Players can explore the world together with the multiplayer feature

But not everyone wants to be a one-man wolf pack. Actually, almost no one does. Turning on multi-player certainly doesn't ruin the Journey experience. I've played a couple runs of it with multiplayer on the whole time, even. If you play Journey in multiplayer, another player will appear and be there to help you through your quest. This is nice on your first play-through, since it's such an ambiguous game, and you'll often find yourself sitting there going, "So, now what?" It's a pretty cool thing, jumping around, trying to communicate through soft sounds. Because you can't talk. You're just a weird critter in a robe that makes soft sounds. It's honestly like you're not human at all, but some animal that can only make a couple sounds here and there to get your point across. It's bizarre, but it 's also really, really cool.

#5 Lack of Combat

Journey, like Flow and Flower before it, is a peaceful experience. It's the type of game you play to unwind. There's no combat, no screaming commands to your teammate who's probably eight, no running away from terrorists while upgrading your weapon while downloading the next map while sniping that guy who's totally camping while facing the zombie apocalypse and if you miss this next shot you pretty much insta-lose.
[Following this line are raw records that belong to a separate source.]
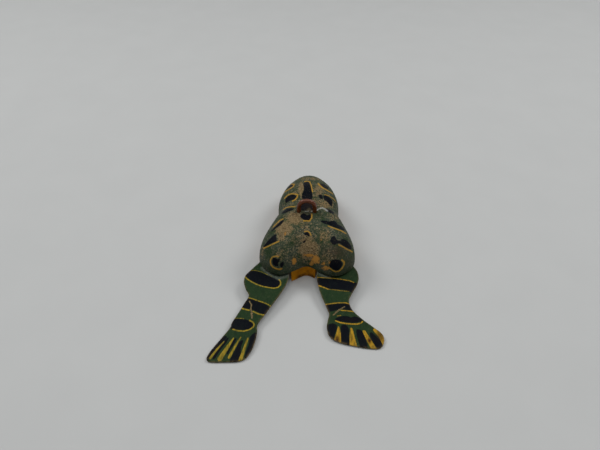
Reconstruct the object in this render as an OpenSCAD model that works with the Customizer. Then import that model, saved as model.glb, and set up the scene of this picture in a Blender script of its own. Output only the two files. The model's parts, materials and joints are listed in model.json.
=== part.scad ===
// Tin wind-up jumping frog: two pressed shells round a flat clockwork motor, whose
// cam cocks and releases a pair of flat tin hind legs.
// Axes: +Y towards the nose, +Z up. The origin is where the winding axis meets the
// surface that the frog rests on.

/* [Body] */
// Half width of the body across the hips
body_half_w = 20.3; // [18:0.1:26]
// Half width of the head at its widest
head_half_w = 14.2; // [12:0.1:17]
// Half width at the neck
neck_half_w = 13.8; // [11:0.1:16]
// Nose tip, ahead of the winding axis
nose_y = 40; // [34:0.5:48]
// Rearmost point of the two rump lobes, behind the winding axis
rump_y = 23.6; // [22:0.1:30]
// How far the rump's middle notch cuts in between the lobes
notch_depth = 5; // [3:0.1:7]
// Height of the back shell's rim over the table
rim_z = 6; // [5.5:0.1:8]
// Height of the dome over the rim, at the winding axis
dome_h = 14.8; // [13.5:0.1:22]
// Thickness of the pressed tin sheet
sheet_t = 0.5; // [0.3:0.05:0.8]
// Width of the hem turned in along the back shell's rim
hem_w = 1; // [0.8:0.1:1.4]

/* [Legs] */
// Thickness of a leg plate
leg_t = 0.8; // [0.5:0.05:1.2]
// Scale of the leg outlines along the legs
leg_stretch = 1; // [0.8:0.05:1.25]
// Angle through which the legs kick down
kick_angle = 20; // [10:1:24]
// Radius of the hip shaft
hip_shaft_r = 1; // [0.7:0.05:1.2]
// Hip shaft, behind the winding axis
hip_y = 14.6; // [14.2:0.1:15]
// How far the hip shaft lies below the back shell's rim
hip_drop = 0.6; // [0.5:0.1:1]
// Half width of the belly between the legs
crotch_half_w = 5.2; // [4.9:0.1:5.6]

/* [Winder] */
// Radius of the wire of the winder's bow
bow_wire_r = 0.95; // [0.6:0.05:1.1]
// Half width of the bow, at the centre of its wire
bow_half_w = 3.4; // [2.8:0.1:4]
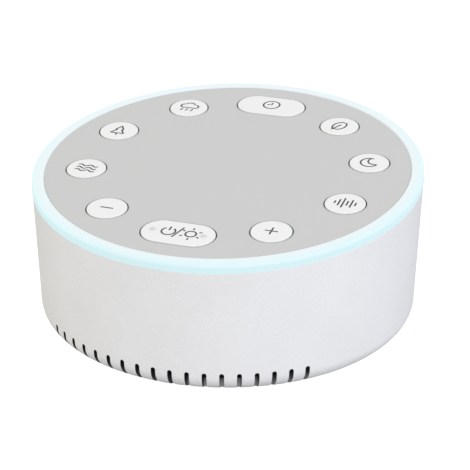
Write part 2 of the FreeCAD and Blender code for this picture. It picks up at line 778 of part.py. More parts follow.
def speaker_basket():
    """The pressed frame: flange with four ears, and a windowed cup up to the magnet."""
    top = SPEAKER_FACE + BASKET_DEPTH
    flange_top = SPEAKER_FACE + SPEAKER_FLANGE
    mouth = SPEAKER_RADIUS - GASKET_WIDTH
    inner = mouth - BASKET_WALL
    outline = [
        (inner, SPEAKER_FACE),
        (SPEAKER_RADIUS, SPEAKER_FACE),
        (SPEAKER_RADIUS, flange_top),
        (mouth, flange_top),
        (MAGNET_RADIUS, top),
        (COIL_RADIUS + COIL_GAP, top),
        (COIL_RADIUS + COIL_GAP, top - BASKET_WALL),
        (MAGNET_RADIUS - BASKET_WALL / 2, top - BASKET_WALL),
        (inner, flange_top - BASKET_WALL / 2),
    ]
    frame = sided_outline(outline, SPEAKER_SIDES)
    clear = sided(mouth, SPEAKER_SIDES, SPEAKER_FACE, flange_top)
    ears = [
        sided(SPEAKER_EAR_RADIUS, POST_SIDES, SPEAKER_FACE, flange_top, place).cut(clear)
        for place in speaker_ear_places()
    ]
    radius = hole_radius(SMALL_SHANK_DIAMETER)
    holes = [
        sided(radius, POST_SIDES, SPEAKER_FACE, flange_top, place)
        for place in speaker_ear_places()
    ]
    low = flange_top + BASKET_WINDOW_EDGE
    high = top - BASKET_WALL - BASKET_WINDOW_EDGE
    window = block(mouth, BASKET_WINDOW_WIDTH, low, high, Vec(mouth, 0, 0))
    windows = [turned(window, index * 360.0 / BASKET_WINDOWS) for index in range(BASKET_WINDOWS)]
    return fused([frame] + ears).cut(holes + windows)


def speaker_magnet():
    """The magnet with its pole piece and the ring gap that the voice coil sits in."""
    bottom = SPEAKER_FACE + BASKET_DEPTH
    top = bottom + MAGNET_HEIGHT
    gap_outer = COIL_RADIUS + COIL_GAP
    gap_top = bottom + COIL_REACH + 2 * COIL_GAP
    outline = [
        (0, bottom),
        (POLE_RADIUS, bottom),
        (POLE_RADIUS, gap_top),
        (gap_outer, gap_top),
        (gap_outer, bottom),
        (MAGNET_RADIUS, bottom),
        (MAGNET_RADIUS, top),
        (0, top),
    ]
    return sided_outline(outline, SPEAKER_SIDES)


def cone_mouth_radius():
    """The cone's outer edge, where the surround takes over."""
    return SPEAKER_RADIUS - GASKET_WIDTH - BASKET_WALL - SURROUND_WIDTH


def speaker_cone():
    """The thin cone and the coil tube that runs up into the magnet's gap."""
    front = SPEAKER_FACE + SPEAKER_FLANGE / 2
    back = front + CONE_DEPTH
    coil_end = SPEAKER_FACE + BASKET_DEPTH + COIL_REACH
    mouth = cone_mouth_radius()
    inner = COIL_RADIUS - COIL_WALL
    outline = [
        (mouth, front),
        (mouth, front + CONE_THICKNESS),
        (COIL_RADIUS, back + CONE_THICKNESS),
        (COIL_RADIUS, coil_end),
        (inner, coil_end),
        (inner, back),
    ]
    return sided_outline(outline, SPEAKER_SIDES)


def speaker_surround():
    """The rubber roll between the cone and the frame, bulging down."""
    level = SPEAKER_FACE + SPEAKER_FLANGE / 2
    start = cone_mouth_radius() + SURROUND_GAP
    end = start + SURROUND_WIDTH - 2 * SURROUND_GAP
    low = level - SURROUND_RISE
    lean = SURROUND_RISE / 2
    outline = [
        (start, level),
        (start + lean, low),
        (end - lean, low),
        (end, level),
        (end - SURROUND_THICKNESS, level),
        (end - lean - SURROUND_THICKNESS, low + SURROUND_THICKNESS),
        (start + lean + SURROUND_THICKNESS, low + SURROUND_THICKNESS),
        (start + SURROUND_THICKNESS, level),
    ]
    return sided_outline(outline, SPEAKER_SIDES)


def speaker_dust_cap():
    """The small cap that closes the cone's middle."""
    level = SPEAKER_FACE + SPEAKER_FLANGE / 2 + CONE_DEPTH
    radius = COIL_RADIUS - COIL_WALL
    low = level - DUST_CAP_RISE
    outline = [
        (0, low),
        (radius / 2, low),
        (radius, level),
        (radius - CONE_THICKNESS, level),
        (radius / 2 - CONE_THICKNESS, low + CONE_THICKNESS),
        (0, low + CONE_THICKNESS),
    ]
    return sided_outline(outline, SPEAKER_SIDES)


def downward_screws(seat, places):
    """Screws with their heads up on a level, down into the cover's posts."""
    length = seat - COVER_TOP - SCREW_END_GAP
    one = screw(SMALL_SHANK_DIAMETER, length, SMALL_HEAD_DIAMETER, SMALL_HEAD_HEIGHT)
    one.rotate(Vec(0, 0, 0), Vec(1, 0, 0), 180)
    return copies_at(one, [place + Vec(0, 0, seat) for place in places])


def speaker_screws():
    """Screws down through the speaker's ears and the baffle into the cover's posts."""
    return downward_screws(SPEAKER_FACE + SPEAKER_FLANGE, speaker_ear_places())


def power_board():
    """The small board at the back that carries the power inlet."""
    inside = INNER_RADIUS - BAFFLE_WALL_GAP
    back = math.sqrt(inside**2 - (POWER_BOARD_WIDTH / 2) ** 2)
    centre = Vec(0, back - POWER_BOARD_LENGTH / 2, 0)
    top = POWER_BOARD_LEVEL + POWER_BOARD_THICKNESS
    board = block(POWER_BOARD_WIDTH, POWER_BOARD_LENGTH, POWER_BOARD_LEVEL, top, centre)
    radius = hole_radius(SMALL_SHANK_DIAMETER)
    holes = [
        sided(radius, POST_SIDES, POWER_BOARD_LEVEL, top, place) for place in power_screw_places()
    ]
    return board.cut(holes)


def power_board_screws():
    """Screws down through the power board and the baffle into the cover's posts."""
    return downward_screws(POWER_BOARD_LEVEL + POWER_BOARD_THICKNESS, power_screw_places())


def power_socket_shell():
    """The inlet's steel shell, open to the back."""
    mouth = back_wall_radius() - SOCKET_INSET
    outer = socket_hole(0.0, mouth - SOCKET_LENGTH, mouth)
    inner = socket_hole(-SOCKET_WALL, mouth - SOCKET_LENGTH + SOCKET_WALL, mouth)
    return outer.cut(inner)


def power_socket_tongue():
    """The flat contact tongue in the middle of the inlet."""
    start = back_wall_radius() - SOCKET_INSET - SOCKET_LENGTH + SOCKET_WALL
    length = SOCKET_LENGTH - SOCKET_WALL - TONGUE_SETBACK
    low = SOCKET_LEVEL - TONGUE_THICKNESS / 2
    middle = Vec(0, start + length / 2, 0)
    return block(TONGUE_WIDTH, length, low, low + TONGUE_THICKNESS, middle)


def all_nodes():
    """Every piece of the machine by name."""
    nodes = {
        "housing_shell": housing_shell(),
        "base_cover": base_cover(),
        "rubber_feet": rubber_feet(),
        "base_screws": base_screws(),
        "top_panel": top_panel(),
        "light_ring": light_ring(),
        "switch_bodies": switch_bodies(),
        "control_board": control_board(),
        "board_screws": board_screws(),
        "case_screws": case_screws(),
        "ring_leds": ring_leds(),
        "sound_chip": chip(SOUND_CHIP, SOUND_CHIP_LEGS, SOUND_CHIP_PLACE),
        "amplifier_chip": chip(AMPLIFIER_CHIP, AMPLIFIER_LEGS, AMPLIFIER_PLACE),
        "capacitors": capacitors(),
        "board_connectors": board_connectors(),
        "speaker_baffle": speaker_baffle(),
        "speaker_gasket": speaker_gasket(),
        "speaker_basket": speaker_basket(),
        "speaker_magnet": speaker_magnet(),
        "speaker_cone": speaker_cone(),
        "speaker_surround": speaker_surround(),
        "speaker_dust_cap": speaker_dust_cap(),
        "speaker_screws": speaker_screws(),
        "power_board": power_board(),
        "power_board_screws": power_board_screws(),
        "power_socket_shell": power_socket_shell(),
        "power_socket_tongue": power_socket_tongue(),
    }
    for index, name in enumerate(KEY_NAMES):
        nodes[name] = key_cap(name, index)
        nodes[name.replace("_key", "_switch_plunger")] = switch_plunger(index)
    return nodes


def main():
    """Build every piece and write one file each."""
    os.makedirs("parts", exist_ok=True)
    for name, shape in all_nodes().items():
        shape.exportStep("parts/" + name + ".step")


main()
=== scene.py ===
"""A white noise sound machine: a low round housing, a sloping deck of keys and a glowing ring."""

import json
import logging
import math
from dataclasses import dataclass
from enum import Enum
from typing import Callable, Iterable, Sequence

import bpy
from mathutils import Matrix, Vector


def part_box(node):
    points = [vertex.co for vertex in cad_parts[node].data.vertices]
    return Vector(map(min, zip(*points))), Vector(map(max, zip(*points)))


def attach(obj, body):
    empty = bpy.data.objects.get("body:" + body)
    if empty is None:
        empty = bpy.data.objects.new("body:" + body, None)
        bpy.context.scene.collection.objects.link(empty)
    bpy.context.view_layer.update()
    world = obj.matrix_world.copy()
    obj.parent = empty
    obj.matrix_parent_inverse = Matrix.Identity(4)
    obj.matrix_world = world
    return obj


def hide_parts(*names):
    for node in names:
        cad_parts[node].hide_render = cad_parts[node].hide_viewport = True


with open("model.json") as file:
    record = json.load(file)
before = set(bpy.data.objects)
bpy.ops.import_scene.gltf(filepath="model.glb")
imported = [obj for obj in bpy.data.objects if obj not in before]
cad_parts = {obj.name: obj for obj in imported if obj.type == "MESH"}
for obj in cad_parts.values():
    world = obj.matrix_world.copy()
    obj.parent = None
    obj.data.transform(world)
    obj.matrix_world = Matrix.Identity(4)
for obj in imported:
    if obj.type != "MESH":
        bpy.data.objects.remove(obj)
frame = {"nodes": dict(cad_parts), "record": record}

LOG = logging.getLogger("sound_machine")
MM = 0.001
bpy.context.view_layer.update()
ROOT_BODY = "machine"

HAIR = 1e-6  # metres; two ends that differ by less lie at one level
LEVEL = 0.95  # the upright part of a normal beyond which its face lies level
WALL_SIDES = 216
COLUMN_CIRCLE = 45.6
COLUMN_ANGLES = (50.0, 130.0, 230.0, 310.0)
SHELF_CIRCLE = 48.5
SHELF_ANGLES = (36.0, 144.0, 216.0, 324.0)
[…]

players must overcome obstacles without combat

There are very real struggles in Journey: pushing through the last couple of levels is a feat, especially when you're slowly freezing and the wind keeps rolling you back to the start of the level. There's no combat, though. The whole game is very tactical and subtle. You don't get to fight those weird flying serpent-monsters, you have to figure out how best to avoid them. If you have a buddy, this can be carried out in very different ways than if you're all alone. And if this is your seventeenth play-through, you'll probably sail right through it to get your robe to look even fancier. There's a time and a place for everything, friends. Violence is cool, no one's denying that. I love it when I get to take someone out through a window in Sniper Elite, or when I blow a zombie to smithereens with a grenade in Left 4 Dead. It's freakin' awesome to do those things. But it's also really cool to float gracefully past a scary snake-like monster like it's no big thing, which is exactly how I deal with things in Journey.

#4 Vibe

Journey features a great vibe. Even during its climatic moments, it's peaceful and serene.

Journey showcases a large and beautiful world

There's an overall beauty to it that just puts a smile on your face. Floating softly and sprinting slowly through the world certainly helps to keep this effect going, as well. No matter if you're in a desert or an arctic, Journey feels very relaxed and enjoyable, especially with its above-mentioned lack of combat.

#3 Ambiguity

What does it all mean?! Actually, though. Journey's plot is as follows: you're a semi-cute, semi-creepy floating little beastie that really wants to get … somewhere. It really only starts to make sense once you arrive, to be honest. But even by the end of the game, it only STARTS to make sense.

The meanings behind the game world is left up to the players imagination.

You could sit around theorizing all day, really. The mountain represents death, and from it you earn rebirth. The mountain represents your goal in life, and getting there means that you've reached the goals and … now what? Maybe each stage is part of Maslow's Hierarchy of Needs, and the mountain is a successful life. Maybe the whole game represents rounding the bases and the mountain means you've lost your V-card. You never know! And you don't get to know. It's fun to theorize. It kind of feels like it all HAS to mean something. The relics you collect have to signify something, each level has to have a meaning. Doesn't it? Maybe not… The first time you play, you might be disappointed by where you end up. You may or may not have even realised you were headed there all along. I certainly totally missed the memo that we're all heading to the mountain. I just kind of trucked through the first level without having a clue what was happening. Realising that I'm aiming towards the mountain has made more recent runs of the game much easier, I must say.

#2 The Artistry

Journey is lovely. It has a painstakingly perfected colour palette, and your character is downright adorable. It's art imitating life, then making it extra-artistic. Let's just say, it makes for a great background for your computer or poster for your room.

The art style of Journey is unique and beatiful

With a game like Journey, beauty and tranquility go a very long way, so its look is important. Go and Google some images for Journey, and you'll see lovely pictures that homage your quest across beautifully barren landscapes, through perfectly-lit caves, and to the looming mountain you're so compelled to reach.

The #1 Journey Feature: The Way It Feels to Play

This game feels great to play. That's all there is to it. It's kind of like reaching nirvana, or having a really good yoga session. Simply running through the world feels good, and when you jump and glide, it feels even better.

The controls in Journey are well constructed and pleasant

Devoid as it is of combat, Journey doesn't have very complicated controls, so a lot of effort has been put into making what controls they have good, and it works. All the artistic elements in Journey combine to make it something you want to feel and experience. The soundtrack, the visuals, the controls, they are all well implented features of Journey that go into making it one of the nicest experiences you can have playing a video game.